In a previous column, which I found to be morally reprehensible and offensive, he claimed that 'pro-life' was a 'nonsensical' name and asked "who besides Satan and serial killers are anti-life".

He might take a leaf from the great Con Houlihan. He always cast aside his bias in his column as he believed in balance and fairness. When comparing the old local town and Dublin reporters, he said: "As soon as a young pup sees his name in print he reckons he's made it."

John Burke

Clontarf, Dublin 3


* One must pose the question why did people get into so much debt, and others not. During the Celtic Tiger years some people lived like the contrived property boom was going to last forever. I remember vividly snooty people walking past me, with their head in the air, and refusing to look at me, as if I was a piece of dirt. Just because I wouldn't act like a proud peacock living on borrowed money.

No four holidays a year for me. No weekends shopping in New York for a handbag. No third home in Bulgaria. No fancy dinners out. No designer clothes. No wallet full of credit cards. No six bank loans on the go.
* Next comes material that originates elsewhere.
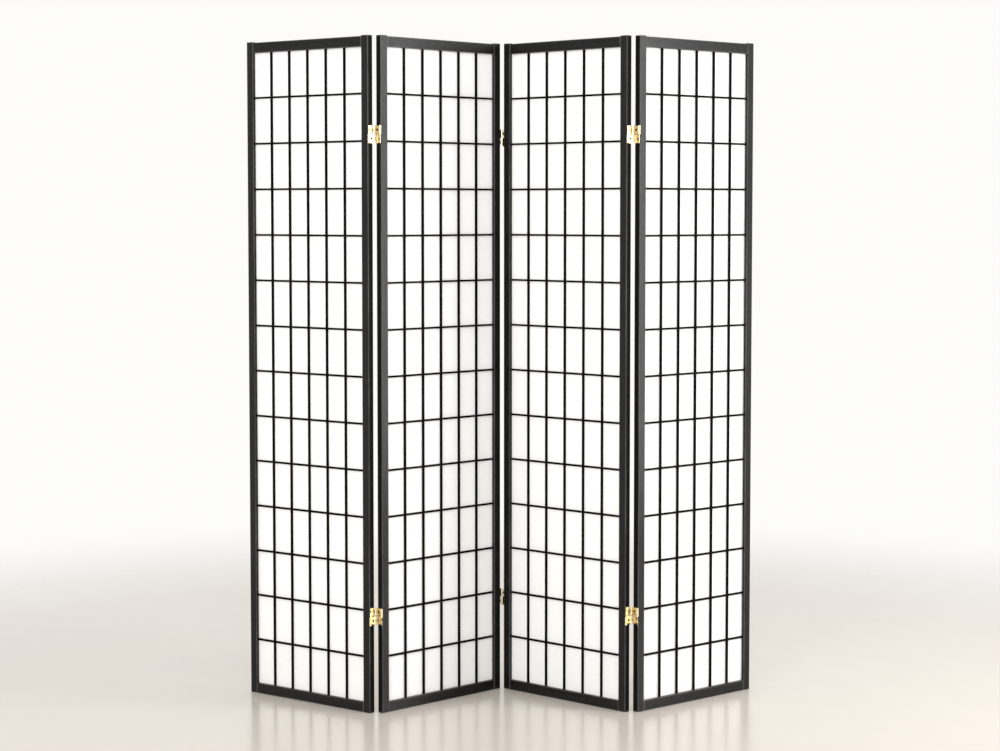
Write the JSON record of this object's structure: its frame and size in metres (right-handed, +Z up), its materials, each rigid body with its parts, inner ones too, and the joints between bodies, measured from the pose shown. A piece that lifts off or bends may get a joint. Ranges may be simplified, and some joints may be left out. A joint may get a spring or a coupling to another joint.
{
  "type": "folding screen",
  "caption": "Free-standing folding room divider: dark wooden panels with a fine lattice over white paper, joined by two-way hinges and standing in a zigzag.",
  "frame": {"origin": "on the floor, in the middle of the bounding box of the screen as it stands", "axes": "+Z up, +X to the right seen from the front, and the front, with the lattice, faces -Y"},
  "size_m": [1.3852, 0.3272, 1.79],
  "materials": {
    "black_wood": "black stain under satin lacquer",
    "paper": "matte, fibrous",
    "brass": "polished",
    "dowel_wood": "raw"
  },
  "bodies": {
    "panel_1": {"panel_1_left_stile": "black_wood", "panel_1_right_stile": "black_wood", "panel_1_top_rail": "black_wood", "panel_1_bottom_rail": "black_wood", "panel_1_uprights": "black_wood", "panel_1_crossbars": "black_wood", "panel_1_paper": "paper", "panel_1_beads": "black_wood", "panel_1_dowels": "dowel_wood", "hinge_1_left_leaves": "brass", "hinge_1_lower_links": "brass", "hinge_1_lower_pins": "brass", "hinge_1_left_screws": "brass"},
    "panel_2": {"panel_2_left_stile": "black_wood", "panel_2_right_stile": "black_wood", "panel_2_top_rail": "black_wood", "panel_2_bottom_rail": "black_wood", "panel_2_uprights": "black_wood", "panel_2_crossbars": "black_wood", "panel_2_paper": "paper", "panel_2_beads": "black_wood", "panel_2_dowels": "dowel_wood", "hinge_1_right_leaves": "brass", "hinge_1_upper_links": "brass", "hinge_1_upper_pins": "brass", "hinge_1_right_screws": "brass", "hinge_2_left_leaves": "brass", "hinge_2_upper_links": "brass", "hinge_2_upper_pins": "brass", "hinge_2_left_screws": "brass"},
    "panel_3": {"panel_3_left_stile": "black_wood", "panel_3_right_stile": "black_wood", "panel_3_top_rail": "black_wood", "panel_3_bottom_rail": "black_wood", "panel_3_uprights": "black_wood", "panel_3_crossbars": "black_wood", "panel_3_paper": "paper", "panel_3_beads": "black_wood", "panel_3_dowels": "dowel_wood", "hinge_2_right_leaves": "brass", "hinge_2_lower_links": "brass", "hinge_2_lower_pins": "brass", "hinge_2_right_screws": "brass", "hinge_3_left_leaves": "brass", "hinge_3_lower_links": "brass", "hinge_3_lower_pins": "brass", "hinge_3_left_screws": "brass"},
    "panel_4": {"panel_4_left_stile": "black_wood", "panel_4_right_stile": "black_wood", "panel_4_top_rail": "black_wood", "panel_4_bottom_rail": "black_wood", "panel_4_uprights": "black_wood", "panel_4_crossbars": "black_wood", "panel_4_paper": "paper", "panel_4_beads": "black_wood", "panel_4_dowels": "dowel_wood", "hinge_3_right_leaves": "brass", "hinge_3_upper_links": "brass", "hinge_3_upper_pins": "brass", "hinge_3_right_screws": "brass"}
  },
  "joints": [
    {"name": "fold_1", "type": "hinge", "parent": "panel_2", "child": "panel_1", "pos_m": [-0.33143, -0.14212, 0.895], "axis": [0, 0, -1], "range_deg": [-80, 99]},
    {"name": "fold_2", "type": "hinge", "parent": "panel_2", "child": "panel_3", "pos_m": [0.00284, 0.14338, 0.895], "axis": [0, 0, -1], "range_deg": [-85, 94]},
    {"name": "fold_3", "type": "hinge", "parent": "panel_3", "child": "panel_4", "pos_m": [0.34687, -0.13028, 0.895], "axis": [0, 0, 1], "range_deg": [-81.5, 97.5]}
  ]
}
No sending the kids to private schools.

For me, I was just satisfied to do my job, and live on my wages, and pay off the mortgage on my old house.

Now those same people who didn't want to know me, when they were running amok, with big ideas, expect me to pay for their good times, which I had no hand, act or part in.

Anthony Woods

Ennis, Co Clare


* In my opinion piece in yesterday's paper, I explained how the Danish political system works with just one chamber in our parliament and a strong local government. Some of my words were picked up by your deputy political editor without my knowledge and I would like to underline that nothing I said in my piece should be construed as support for those who want to abolish the Seanad here.

I want to make it clear that while I follow and respect the Irish debate I have no wish to be seen as taking part in it.